First, the runner already training for a marathon or stacking long weekend mileage who wants a rugged, dependable watch with accurate GPS and a battery that disappears as a worry. If you are deep into a marathon block, the Instinct 3 AMOLED is a clean, focused tool. It records the work and it survives.
Second, the runner who wants one tough watch for years and does not care about music, maps or payments. The Instinct line is built to be knocked about. If you would rather buy once and forget the upgrade conversation, the durability and the forty-hour battery make the case.
Who should skip it, me included
If you are at the start line like I was, skip it. A couch-to-5K runner does not need a forty-hour battery or a marathon-tier instrument. You will pay ₹54,990 for range you will not touch for a year, maybe two. A simpler, cheaper running watch gives you distance, pace and a battery that lasts your week, which is the entire game in year one. I learned that the slightly expensive way, and I would rather you didn't. When you are ready to study the wider field, our tech and wearables hub lays out where the upgrade money goes, and the broader Garmin versus Coros debate in India is the next argument you will care about.

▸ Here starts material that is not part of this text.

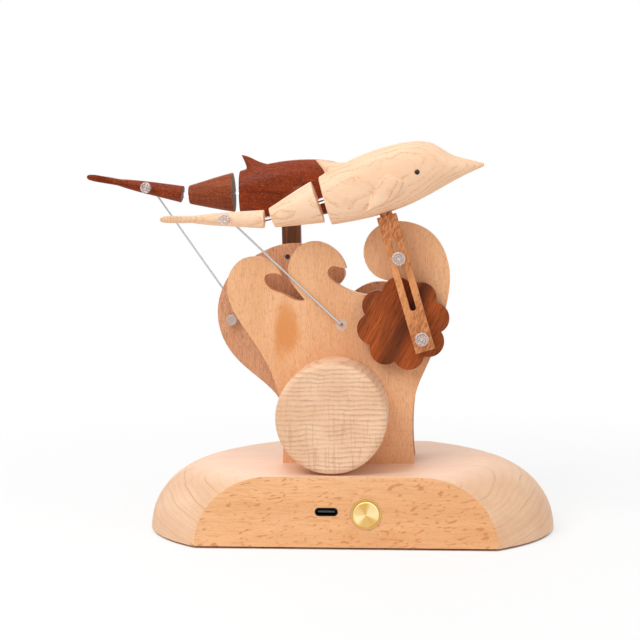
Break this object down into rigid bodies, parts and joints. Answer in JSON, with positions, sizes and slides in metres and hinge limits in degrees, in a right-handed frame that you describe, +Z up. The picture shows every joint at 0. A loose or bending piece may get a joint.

Skip it too if music, maps or tap-to-pay are non-negotiable for you. Those gaps are deliberate. Fighting them is fighting the wrong watch.
Living with it in India
Two seasons test any watch here: the heat and the monsoon. The heat is the bigger story for the Instinct 3 AMOLED, and it handles it. An Indian summer run is an hour of salt-soaked wrist, and the build takes that without complaint. Rinse the strap through the week and it stays comfortable. The screen, as I said, beats the harsh overhead glare. Monsoon rain on the road is no drama for the watch itself. The thing that ages first in this climate is the strap, not the electronics, and Garmin straps are easy to swap. The Instinct family has a reputation for surviving abuse, and at this tier that reputation is most of what you are paying the durability premium for.
Where to buy it, and the price question
Garmin sells directly in India, which keeps this simple. Buy it from the official Garmin India site, where you get the genuine unit and the real warranty. On a watch this expensive, verified product and working after-sales support are the point, not an extra. Before you commit, see where it sits beside its stablemates in the full Garmin watch range, because Garmin makes lighter and cheaper watches that suit a beginner far better.
So is it worth ₹54,990? If you are genuinely training long, yes. The forty-hour GPS battery, the twenty-four-day smart battery, the dual-band accuracy and the rugged build add up to an honest, durable tool for the distance it was built for. If you are where I was a year ago, no. It is more watch than your running has earned yet, and there is no shame in that. Run a year. Find out what you actually miss. Line this up against lighter rivals on the watch comparison tool when the time comes, and meanwhile point whatever you wear at a real goal with a free training plan. The plan is what turns a beginner into the runner this watch was made for. The watch never did that on its own.